Las últimas líneas del relato vuelven a poner a cada uno de los personajes en el punto de partida. En efecto: La vida no puede verse alterada por el azar. El suceso traumático que acaban de sufrir no basta para que miss Dent pueda aproximarse un poco más a su ansiada felicidad, como tampoco basta para que Blake empiece a distanciarse de la suya.


“El tren” se incluye en “Catedral”, el tercer libro de relatos de Raymond Carver, publicado en 1983 y escrito en una época creativa en que el autor se había propuesto alejarse del extremo laconismo que caracterizaba sus obras anteriores, para dotar a sus historias de una sustancia más evidente y suministrar a sus personajes una enjundia de la que antes carecían.

Blake cayó hacia delante sobre el polvo. El carbón le desolló la cara. Luego se tumbó por completo, llorando.

El fragmento que antecede pertenece a los últimos párrafos de “El tren de las cinco cuarenta y ocho”, y es, precisamente, el punto desde el que se inicia el relato de Carver. Ahora encontramos a miss Dent en el momento siguiente en que Cheever la había dejado. Acaba de abandonar al hombre tirado en el polvo y se encamina hacia la estación de ferrocaril —De ningún modo Carver nos dará a conocer los antecedentes al momento en que se desarrolla la acción. Si no se ha leído con anterioridad el relato de Cheever se desconocerá por qué la mujer ha estado encañonando al hombre con un revolver. Trataba de hacerle comprender que no podía seguir pisoteando los sentimientos de la gente: Esa es la única alusión al conflicto—, donde coincide con un anciano y una mujer de mediana edad que a primera vista juzga estrambóticos. Miss Dent piensa que han tenido que salir corriendo de algún sitio o que se encuentran demasiado bebidos. El protagonismo del relato es adquirido de repente por estos dos personajes. Nuestra atención se aparta de miss Dent, conquistada por la tensión que palpita entre el anciano y la mujer. Mientras discurre la acción se nos sugiere que una incógnita, un acontecimiento del que no poseemos información, es la causa de su inquietud. Miss Dent prefiere mantenerse al margen, no participar en la conversación, pese a las alusiones o provocaciones de que es objeto. Llega el tren. Los viajeros que ya lo ocupan, al verlos desde sus asientos, parados en el andén, piensan que los tres iban juntos; y tuvieron la seguridad de que, fuere cual fuere el asunto que les tenía ocupados aquella noche, no había tenido un desenlace satisfactorio. El autor no pone nada de su parte para que la impresión que también el lector recibe sea distinta. Nos invita a participar en el equívoco.

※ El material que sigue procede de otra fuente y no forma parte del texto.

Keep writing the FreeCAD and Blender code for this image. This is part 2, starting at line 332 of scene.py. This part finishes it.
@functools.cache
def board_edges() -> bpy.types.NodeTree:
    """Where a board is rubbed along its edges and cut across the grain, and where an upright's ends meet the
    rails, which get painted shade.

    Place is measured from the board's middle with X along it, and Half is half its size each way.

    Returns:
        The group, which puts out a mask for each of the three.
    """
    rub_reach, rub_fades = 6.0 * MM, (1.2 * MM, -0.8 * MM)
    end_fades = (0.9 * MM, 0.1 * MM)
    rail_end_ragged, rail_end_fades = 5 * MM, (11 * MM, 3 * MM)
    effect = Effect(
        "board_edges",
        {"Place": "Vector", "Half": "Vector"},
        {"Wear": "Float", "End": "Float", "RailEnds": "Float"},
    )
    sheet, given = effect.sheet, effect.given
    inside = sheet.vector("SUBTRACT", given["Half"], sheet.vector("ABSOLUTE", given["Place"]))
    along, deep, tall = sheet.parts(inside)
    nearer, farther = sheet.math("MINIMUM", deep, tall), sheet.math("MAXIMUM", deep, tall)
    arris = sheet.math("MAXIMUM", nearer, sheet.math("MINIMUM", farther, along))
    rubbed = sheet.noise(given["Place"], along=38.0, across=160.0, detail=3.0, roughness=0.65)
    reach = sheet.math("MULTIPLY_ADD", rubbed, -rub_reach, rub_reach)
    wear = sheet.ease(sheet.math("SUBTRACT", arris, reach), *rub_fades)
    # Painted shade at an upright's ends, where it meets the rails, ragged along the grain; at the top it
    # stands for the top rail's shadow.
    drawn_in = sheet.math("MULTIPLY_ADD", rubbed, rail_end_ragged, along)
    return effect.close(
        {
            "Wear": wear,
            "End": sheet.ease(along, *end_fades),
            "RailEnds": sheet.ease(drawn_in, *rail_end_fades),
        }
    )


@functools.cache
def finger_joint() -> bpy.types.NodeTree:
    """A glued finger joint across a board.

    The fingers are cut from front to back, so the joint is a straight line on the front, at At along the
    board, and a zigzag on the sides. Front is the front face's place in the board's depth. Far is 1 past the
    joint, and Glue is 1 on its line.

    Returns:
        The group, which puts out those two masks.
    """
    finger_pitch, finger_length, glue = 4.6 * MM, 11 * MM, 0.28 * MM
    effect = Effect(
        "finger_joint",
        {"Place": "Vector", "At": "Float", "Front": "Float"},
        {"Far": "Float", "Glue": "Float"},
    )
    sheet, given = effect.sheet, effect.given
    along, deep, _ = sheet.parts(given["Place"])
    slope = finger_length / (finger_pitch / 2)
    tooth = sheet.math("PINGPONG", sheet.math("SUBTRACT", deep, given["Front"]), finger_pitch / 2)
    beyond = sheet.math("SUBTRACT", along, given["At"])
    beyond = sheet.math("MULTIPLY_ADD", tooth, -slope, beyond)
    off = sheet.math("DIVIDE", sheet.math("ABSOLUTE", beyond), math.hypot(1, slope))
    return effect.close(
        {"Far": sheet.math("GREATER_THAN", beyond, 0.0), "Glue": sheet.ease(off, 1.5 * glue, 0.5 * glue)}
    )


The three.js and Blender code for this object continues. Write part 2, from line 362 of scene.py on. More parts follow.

Ahí radica una de las diferencias entre los enfoques de ambos autores. Carver sí permite que sus personajes sean inquietados por ese mundo que les rodea, en este sentido son más vulnerables. Son personajes que se resignan, se conforman con esa incapacidad que los somete y les impide influir en su entorno.
Con todo no existe razón alguna para que estos tres desconocidos despierten más que una fugaz curiosidad, ya que el mundo está lleno de historias de todo tipo. Los viajeros siguen pensando en sus cosas, preocupados por sus propios asuntos. Al fin y al cabo, cada uno de nosotros vive convencido de la magnitud de su propia existencia. Nuestros problemas —ya sean trascendentes o insignificantes—, los sucesos más cotidianos que nos acontecen, representan nuestros miedos y nuestros más estruendosos fracasos.

Quiero imaginar a Raymond Carver y a John Cheever en una de las tantas noches etílicas que compartieron en Iowa; los quiero imaginar viajando en el coche del primero en busca de alguna tienda de licores abierta a altas horas de la madrugada. Quiero imaginar que fue entonces cuando Carver decidió tomar prestada a miss Dent para escribir “El tren”, y que Cheever, al no conformarse únicamente con la dedicatoria que aquel le prometió y que encabeza el relato, quiso esconderse entre los viajeros que aquella noche miraban por la ventanilla y deleitarse —él, que ya casi había llegado al final de su camino— con el nuevo viaje que le proponía su amigo.